Как форма критики комическое рассматривалось только как сатира, в которой было единственное оправдание смеху. Слова Маяковского из поэмы «Во весь голос» (1930) «Оружия любимейшего род», сказанные о застывшей «кавалерии острот, / поднявшей рифм / отточенные пики» и «готовой рвануться в гике», бессчетное число раз повторялись в советской критике. Именно Маяковский привил советскому сатирическому дискурсу милитарную метафорику, навсегда сохранившуюся в соцреализме. Книга В. Фролова «О советской комедии» (1954), которая обобщала опыт и теорию сталинской комедии, с первых же строк сообщала:
«Смех казнит отсталые явления жизни. […] Пьеса без обличения, без веселого или гневного смеха не может считаться комедией. […] Сатира, живой юмор – оружие комедии. Смех беспощаден ко всему, что заслуживает разоблачения. […] В реалистической комедии смех – веселый, но суровый обличитель» и т. д. (курсив везде наш. – Е. Д.)[111 - Фролов В. О советской комедии. М.: Искусство, 1954. С. 3.].
Сама эта лексика раскрывает понимание комического в сталинизме: казнить, обличать, разоблачать; смех – оружие сатиры; сатира – оружие в борьбе за коммунизм…

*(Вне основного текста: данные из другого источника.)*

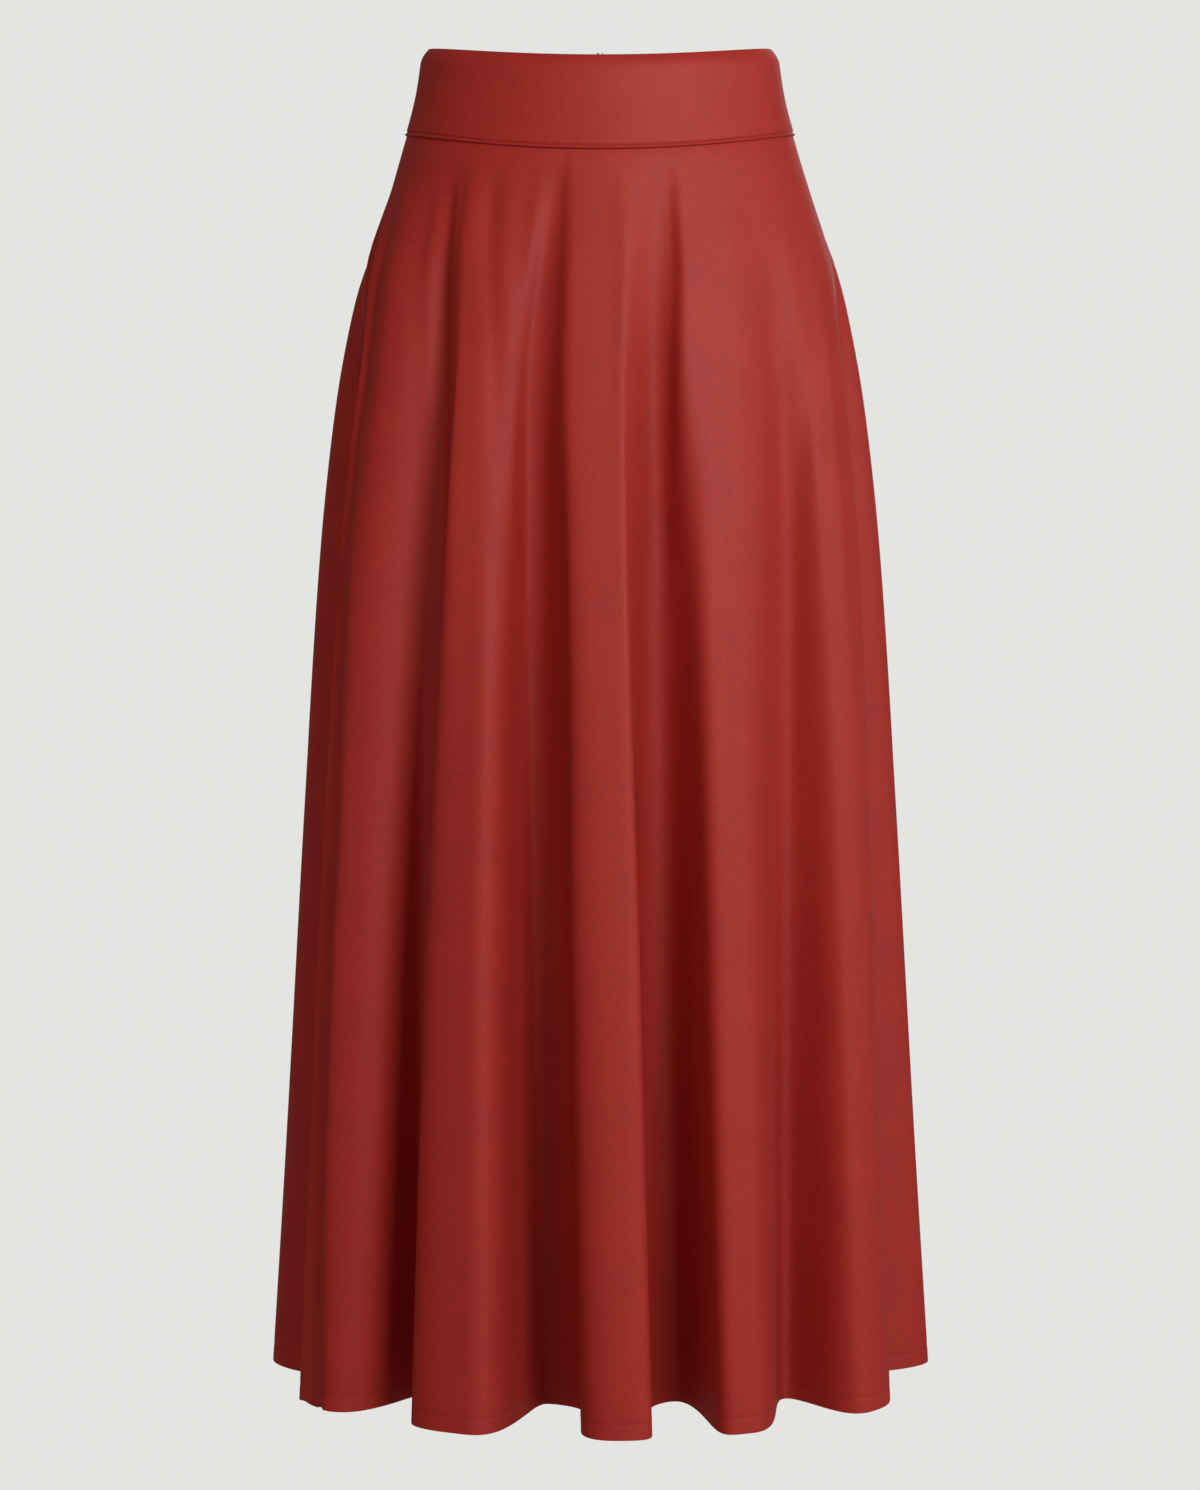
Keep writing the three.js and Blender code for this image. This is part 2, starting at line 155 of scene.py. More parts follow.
OUTLINE = (
    OutlineRow(0, 129, 92, 92),
    OutlineRow(-35, 134.5, 97, 98),
    OutlineRow(-68, 143.5, 105, 107),
    OutlineRow(-117, 159, 116, 124),
    OutlineRow(-153, 172.5, 125, 134),
    OutlineRow(-190, 182.5, 133, 142),
    OutlineRow(-263, 196, 145, 153),
    OutlineRow(-375, 209, 158, 166),
    OutlineRow(-562, 223, 175, 182),
    OutlineRow(-829, 240.8, 195, 200),
    OutlineRow(-988, 252, 206, 207),
)

FLUTES = (
    Flute((-136, -95, -97.5), (-124, -75, -66), 72, -112, (0, 4), (0, 1)),
    Flute((-76, -60, -56.5), (-47, -38.6, -38), 80, -95, (0, 5), (1.5, 0.1), 0.985),
    Flute((-25, -26, -25.4), (-10, -14.8, -8.8), 97, -86, (-0.4, 2.8), (1.6, 0.1), 0.985),
    Flute((1, -0.2, 3.4), (16, 10.6, 12.7), 101, -88, (2.4, 0.8), (0.6, 1), 0.99),
    Flute((34, 25, 25.6), (54, 43, 38), 72, -112, (0.3, 0.8), (0.2, 0.3), 0.99),
    Flute((76, 59, 52.6), (105, 77, 76), 68, -118, (3, 0), (0, 0.2)),
    Flute((122, 94, 96), (132, 107, 107), 82, -120, (3.4, 3.2)),
    Flute((142, 121, 119), (151, 133, 131), 90, -128, (3.6, 3.2), reach=0.985),
    Flute((160, 146, 144), (166, 156, 155), 97, -116, (3, 3.4)),
    Flute((172, 167, 167), (180, 180, 180), 96, -124, (3.4, 3.4), reach=0.99),
    Flute((188, 193, 193.5), (195, 205, 206), 99, -112, (3.4, 3)),
    Flute((202, 216, 218), (208, 228, 230), 92, -130, (3.2, 3.6), reach=0.985),
    Flute((213, 241, 242), (218, 253, 253), 84, -118, (3.2, 3.4)),
)

CREASES = (
    Crease(((-110, -80, 0), (-150, -75.4, 1.4), (-200, -73.4, 2.2), (-250, -70.3, 2.2), (-300, -68.7, 1.2),
            (-380, -66.5, 0)), 6, 6),
    Crease(((-95, -68, 0), (-130, -61, -2.2), (-182, -56.5, -4.2), (-254, -54.5, -4.2), (-330, -54, -3),
            (-430, -53, -1.4), (-560, -52, 0)), 14, 13),
    Crease(((-96, -53, 0), (-120, -51.2, 2), (-160, -48.6, 2), (-211, -45.3, 1.8), (-289, -43.6, 0.9),
            (-350, -42.5, 0)), 9, 6),
    Crease(((-90, -44, 0), (-112, -43, 2.8), (-140, -41, 3.8), (-182, -38.4, 6.4), (-253, -35.6, 7.4),
            (-324, -34, 6.8), (-430, -34, 4), (-555, -34.2, 2.6), (-700, -34.6, 0)), 12, 4),
    Crease(((-84, -37.6, 0), (-108, -37, -2), (-150, -35, -1.8), (-190, -33.6, -1.4), (-260, -32, -1.6),
            (-330, -31.5, -2.2), (-430, -31, -1.4), (-540, -31, 0)), 4, 11),
    Crease(((-115, -70, 0), (-150, -66.6, 1.4), (-182, -64.6, 2.4), (-250, -62, 2.6), (-300, -60.9, 2.2),
            (-380, -59.6, 0)), 3, 6),
    Crease(((-240, -61.5, 0), (-300, -60, -3), (-420, -57.8, -5), (-555, -57, -5.6), (-700, -57, -5.6),
            (-848, -55.8, -5), (-988, -53.6, -3.4)), 3.2, 13),
    Crease(((-330, -66, 0), (-420, -62.6, 2), (-555, -60.4, 2.6), (-700, -60, 2.6), (-848, -58.8, 2.6),
            (-988, -57.4, 2.2)), 5, 3.4),
    Crease(((-430, -35, 0), (-555, -35, 2.6), (-700, -34.6, 3), (-830, -35.6, 2.2), (-960, -36.6, 0)),
            10, 4),
    Crease(((-88, -30.4, 0), (-110, -29.4, 2.2), (-140, -27.5, 2), (-211, -23.7, 1.5), (-288, -21.9, 0.5),
            (-330, -21.5, 0)), 7, 7),
    Crease(((-82, -20.4, 0), (-110, -19.8, 0.8), (-182, -18.2, 0.9), (-253, -16.5, 0.6), (-330, -15.5, 0)),
            9, 6),
    Crease(((-90, -19, 0), (-110, -19, 0.8), (-182, -19, 3.2), (-255, -20.5, 6), (-340, -20.5, 4.4),
            (-480, -20, 0)), 14, 9),
    Crease(((-82, -11, 0), (-104, -10.7, 2.6), (-140, -10.2, 3.8), (-182, -9.9, 4.6), (-253, -10, 5.4),
            (-323, -10.8, 4.6), (-430, -10.6, 4), (-555, -10.4, 2), (-680, -10, 0)), 18, 5),
    Crease(((-82, 6, 0), (-130, 5.8, -0.9), (-288, 5.5, -1.2), (-533, 6.1, -1), (-700, 6.9, -0.6),
            (-900, 7.5, 0)), 7, 7),
    Crease(((-84, 18.6, 0), (-106, 18.3, 3), (-160, 17, 5.8), (-225, 15, 6.4), (-323, 13.9, 4.2),
            (-430, 13.2, 0)), 13, 5),
    Crease(((-240, 20, 0), (-323, 18.5, 1.6), (-430, 17.5, 2.4), (-560, 17, 1.6), (-700, 17, 0)), 12, 9),
    Crease(((-100, 36.8, 0), (-140, 33.8, -0.9), (-288, 28.5, -1.4), (-408, 27.6, -1.4), (-678, 27.8, -1),
            (-900, 27.4, -0.5), (-987, 27.3, -0.3)), 7, 6),
    Crease(((-105, 44, 0), (-140, 41.4, 0.9), (-253, 34.9, 1.1), (-366, 32.5, 0.6), (-430, 31.5, 0)),
            7, 7),
    Crease(((-100, 52, 0), (-140, 47.8, -0.6), (-253, 41.5, -1), (-367, 38, -0.6), (-440, 36, 0)), 7, 7),
    Crease(((-200, 53, 0), (-253, 49.5, 2.8), (-323, 47.5, 4), (-430, 45.6, 2.2), (-560, 43.5, 0)), 14, 7),
    Crease(((-130, 63.5, 0), (-182, 61.3, -1), (-254, 58.7, -1.8), (-326, 57.2, -1.9), (-540, 57.4, -1.4),
            (-836, 58.2, -1), (-987, 58.3, -0.6)), 8, 7),
    Crease(((-112, 84, 0), (-150, 78, 1.2), (-220, 72, 1.8), (-300, 69.5, 1), (-390, 67, 0)), 8, 7),
    Crease(((-100, 128, 0), (-150, 119, 1.7), (-230, 110, 2.6), (-320, 107, 1.4), (-410, 106, 0)), 7, 12),
    Crease(((-94, 148, 0), (-140, 141, 1.9), (-220, 134, 3.2), (-310, 131, 1.8), (-420, 130, 0)), 6, 13),
    Crease(((-92, 162, 0), (-150, 157, 1.9), (-240, 153.5, 2.8), (-340, 153, 1.2), (-430, 153, 0)), 6, 12),
    Crease(((-96, 171.5, 0), (-150, 170, 0.9), (-230, 168.4, 1), (-310, 168, 0)), 8, 8),
    Crease(((-90, 190.5, 0), (-130, 192, -0.8), (-290, 196, -1.1), (-560, 199, -0.8), (-880, 200, 0)),
            7, 7),
    Crease(((-94, 197, 0), (-150, 202, 1.9), (-230, 206, 3.2), (-330, 207, 1.6), (-430, 207, 0)), 13, 5),
    Crease(((-102, 208, 0), (-150, 214, 1.1), (-240, 218.5, 1.2), (-320, 220, 0)), 8, 8),
    Crease(((-98, 216, 0), (-150, 225, 1.9), (-230, 229, 3), (-330, 230.5, 1.6), (-430, 231, 0)), 12, 6),
    Crease(((-104, 230, 0), (-160, 242, 1.3), (-250, 249, 2.4), (-340, 252, 1.2), (-430, 253, 0)), 10, 7),
)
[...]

Не удивительно, что советский сатирик стал подозрительно походить на сотрудника госбезопасности:
В советском обществе носители тех или иных пороков крайне редко действуют в открытую – они хитрят, приспосабливаются, маскируются. Сатирик призван разоблачать всяческие увертки фальшивых людей, показывать «новые» приемы и средства их мимикрии, он должен обладать качествами искусного разведчика, умеющего находить зло под любым прикрытием[112 - Новиченко Л. Заметки о сатире // Известия. 1953. 17 апреля. С. 2.].